My writing life started the day I started to journal all my little angsty thoughts into a tiny purple Lisa Frank notebook with tiny bright green aliens on the cover. (1999 at its finest!) Amongst the various grammar and spelling errors were stories of heartbreak, infatuations, and even more heartbreak (junior high was not good to me). After reading them years later I realized I was an idiot, but quite comical. Frankly I love anything that I can read and relate to. One of the reasons I wanted to start blogging was after reading The Bloggess’ book, Let’s Pretend This Never Happened. Her stories are so personal and are some of the most hysterical things I have ever read. Now I can only hope to be as successful as she has been, but that not reason I started it. I just want people to read my blog and either think, this chick is hilarious, or I can write a better blog than this. Either way I have made people feel something after reading my stories.

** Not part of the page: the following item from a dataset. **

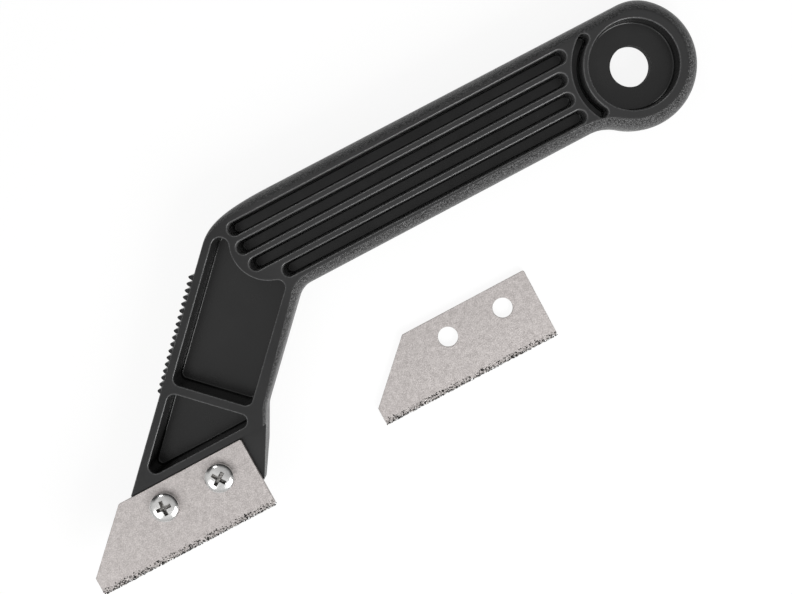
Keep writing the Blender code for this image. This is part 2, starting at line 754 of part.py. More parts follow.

I have always wanted to start and stick with a blog. Believe me, there has been a couple that I tried only to come across them months later. (Poor little orphan blogs) I am a natural born quitter who is taking the necessary steps to change her ways. No, I don’t plan on quitting this one; even if months down the line there is no one reading. I am not writing this for followers, I am writing this for myself.
So each week I will be talking about my changes in my present, or just completely rambling on. It’s a toss up at this point.